There is much in the Black Lives Matter movement and Antifa that resemble what occurred in France back then. Ms. Cullors has made speeches in the last couple years that strongly identify with Marxist thought. She strongly identifies with other Marxists: Lenin, members of the Weather Underground, Mao Zedong, the Black Panthers, Angela Davis, and others. She is not shy about it.
You might have noticed that the violence that has laid hold of major cities in America has not let up since the death of George Floyd. They may not, either. This being an election year makes that even more problematic. Like Orwell said in 1984: "The war is not meant to be won. It is meant to be continuous".
This is in the nature of revolutions. They seek weak points in a nation and attack relentlessly until a foothold is achieved. It is true throughout history. What concerns me is no one seems to take notice of how history once again repeats itself, along with a cast of characters behaving in the same way.
Cullors calls herself an abolitionist but this word doesn't mean what any of us think it does anymore. Our history taught us that an abolitionist is one who believed in the destruction of slavery and the slave trade.
Ms. Cullors has extended this to include the abolition of police, prisons, and militarization of a non-descript form but based on the " black-led anti-colonial struggle in the United States and the Americas".
To accomplish this kind of abolition is nothing short of revolutionary and there are many who support this.
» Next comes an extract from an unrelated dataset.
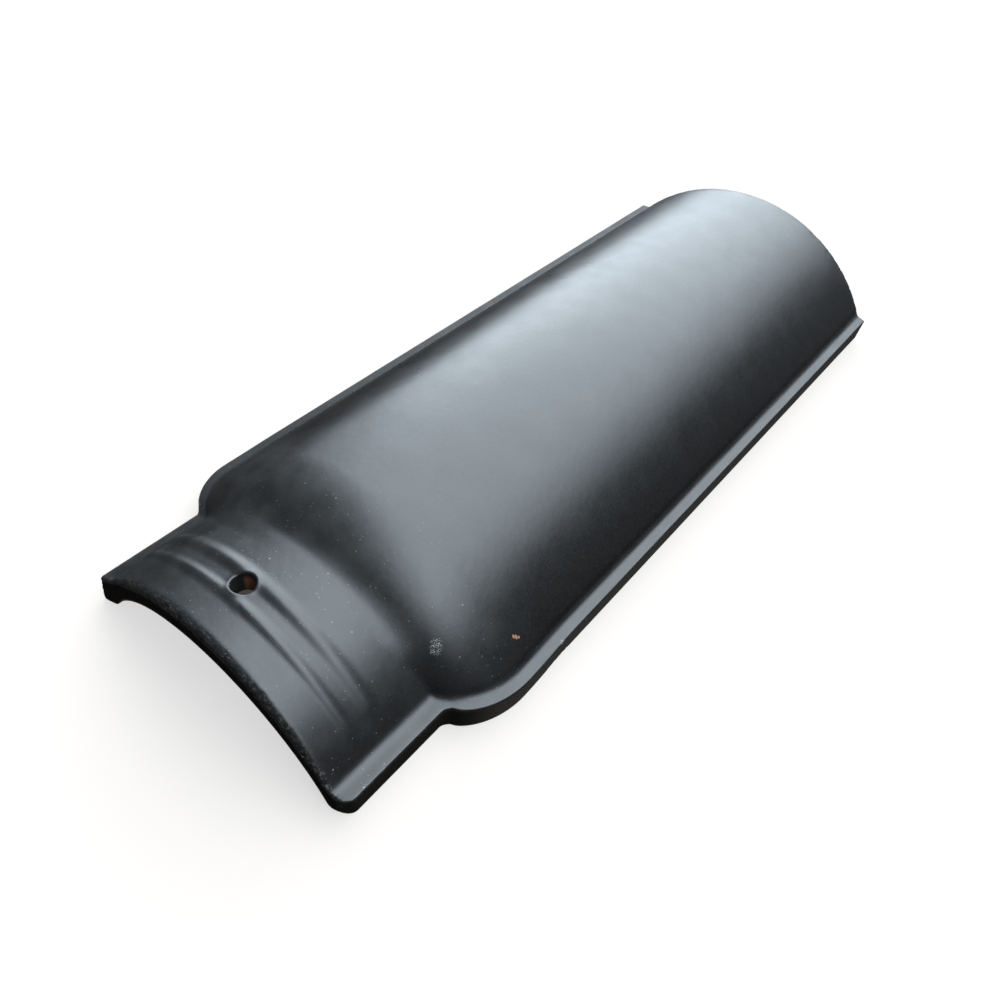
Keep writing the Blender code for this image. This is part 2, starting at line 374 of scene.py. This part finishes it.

In Chicago over the weekend, thousands of looters went through high-end stores and a Tesla dealership to steal unknown quantities and dollar amounts of goods while police were called off. "The goods are insured" and "this is reparations for us" some of the looters were heard to say as they fled without police intervention.
Today, Seattle's Police Chief resigned. I believe more Chiefs in major cities will resign than deal with the defund movement.
This is what happens in revolutions. In Paris 230 years ago, chaos eventually took over and a Reign of Terror in two waves took hold over several years. Robespierre, the principle leader of the revolution, from his seat as the head of the ironically named Committee of Public Safety held trials where no evidence was presented, and most by the end were guilty because they were accused. Tens of thousands were guillotined.
Prove me wrong, but there is a lot of that going on here today in the streets of America, absent the mass executions. Portland, Seattle, Chicago, Louisville, Minneapolis are just examples of where the Marxist fires are burning hottest.
Study your leaders, your candidates and their positions really hard this year friends. If you don't know their past and their positions, you don't know your future.